The priest is not a tree-hugger. Still, he does care for the natural world and feels a little bit sorry for the hapless Tree of Chairs. But he can’t keep the shade of a Christian Saint out of his mind. St Boniface, an Anglo-Saxon monk from Crediton, Devon. In 718 AD he travelled to Germany to preach the One True God to the heathen Teutonic tribes. A challenge arose in Geismar when he came upon a huge oak sacred to Thor, the top Germanic deity. Boniface knew pagans sacrificed to sacred groves and springs, openly or in secret. The Thor tree was held in idolatrous awe. The Saint faced the challenge: he wielded the axe. A multitude of polytheists looked menacingly on but Boniface did not weaken – he hacked away till the big bulk came crushing down. Then the heathens, realising the impotence of their false god, came forward to embrace Christ: happy ending. (I fear today the Saint may be stoned to death by irate German Greens.)
Question: was St Boniface like the al-Qaeda guys?
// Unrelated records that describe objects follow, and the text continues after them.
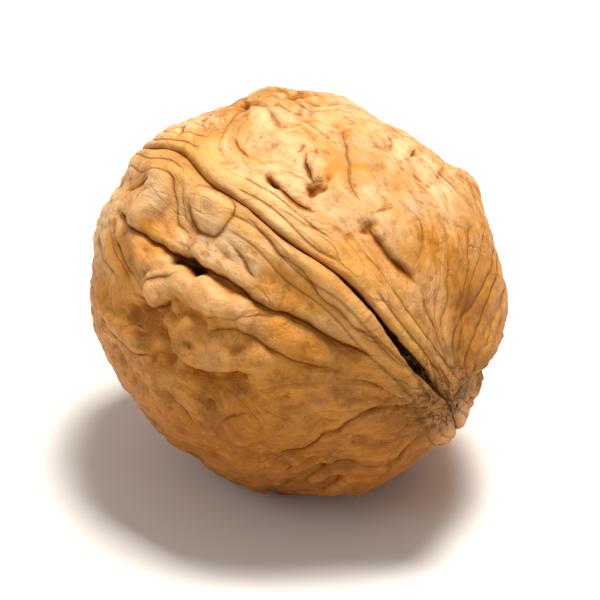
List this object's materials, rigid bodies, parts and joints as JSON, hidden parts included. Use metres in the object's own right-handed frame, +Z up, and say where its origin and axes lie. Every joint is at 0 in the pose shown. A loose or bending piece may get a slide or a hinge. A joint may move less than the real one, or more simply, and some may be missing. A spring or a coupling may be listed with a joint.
{
  "type": "walnut",
  "caption": "Whole walnut in its furrowed shell, with a raised seam and a pointed tip, lying on its side on a small flat spot.",
  "frame": {"origin": "centre of the bounding box in X and Y, at the flat spot that the nut rests on", "axes": "+X along the nut towards its pointed tip, +Z up from the surface it rests on"},
  "size_m": [0.0423, 0.0358, 0.0346],
  "materials": {
    "shell": "dry satin shell, tan with dark brown furrows"
  },
  "bodies": {
    "root": {"walnut": "shell"}
  },
  "joints": []
}
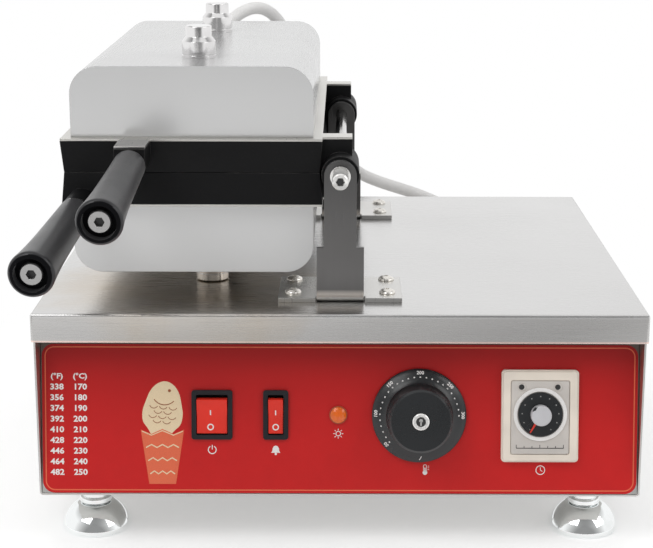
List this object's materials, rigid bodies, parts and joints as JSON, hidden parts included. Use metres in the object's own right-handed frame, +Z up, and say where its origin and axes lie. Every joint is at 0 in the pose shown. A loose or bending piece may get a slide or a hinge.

You dig the similarity. They both took it out on a tree, didn’t they? In the name of opposition to idolatry. Strict monotheism. So, birds of a feather? Just two different varieties of jihadism? Is that it?
First, St Boniface was unlike many Syrian fighters in one chief thing. He did not go around killing. He did not cut off human heads, did not kidnap people, did not torture prisoners and did not rape women. He was no shrinking violet, I am sure (how can an Englishman not be a toughie?), but there is no record of his using violence against men to pursue his mission. Hence the Christian’s jihad was a bloodless one – take note.
Second, the Saint was unlike the jihadists in another key way. Much later in his life, aged 75, he was in Friesland, preaching to another polytheist lot and converting many. By a river a band of armed, enraged pagans marched towards him and his companions. Servants urged Boniface to defend himself with weapons but he refused: ‘The day I have long waited for has come. It will bring me to the eternal joys of the Lord.’ So Boniface died a martyr, a shahid, if you like. The crucial difference is that, again, he chose not kill, even in self-defence.
Third, superstition is spiritually wrong and silly. To believe that a tree brings good luck – as the Tree of Chairs is supposed to have done – is childish and regressive. However, Christian theology distinguished between two Greek concepts, latria and douliaLatriameans adoration or worship. The same word that appears in ‘idolatry’. Adoration is owed only, exclusively to God and to nobody and nothing else. Worshipping anything other than God – idolatry - is abhorrent to any genuine person of faith. Doulia by contrast means
veneration. A kind of devout respect. You could venerate a holy person or even an object or a relic without thereby at all meaning to worship it. ‘Venerable’ in the Church of England is a title given to an Archdeacon – the priest usually in charge of money matters. Whatever her scarlet sins, the C of E does not yet equate Archdeacons with God, believe you me.
Of course, popular, folk spirituality is prone to blurring the distinction between worship and veneration. A statue in a Catholic Church, an icon in an Orthodox one, the bones of a saint are not there to be worshipped like divinities. The hope is that by focussing on them the votary may better direct his attention and prayer on what the lifeless thing symbolises, what it points to. Some pious people get confused, led astray and run into excess. Superstition always lurks. A real problem the Reformation had to contend with.
Despite Islam’s uncompromising tawhid monotheism, a luxuriant and polymorphous spirituality is manifest at Mevlana’s tomb in Konya; in Egyptian villages, each with its respected tomb of a sheikh; in Morocco, where women victims of domestic violence find comfort in shrines of saints; in Sufi brotherhoods in Indonesia … and innumerable other Muslim places.
If the jihadists want to destroy them all, they have a big job ahead.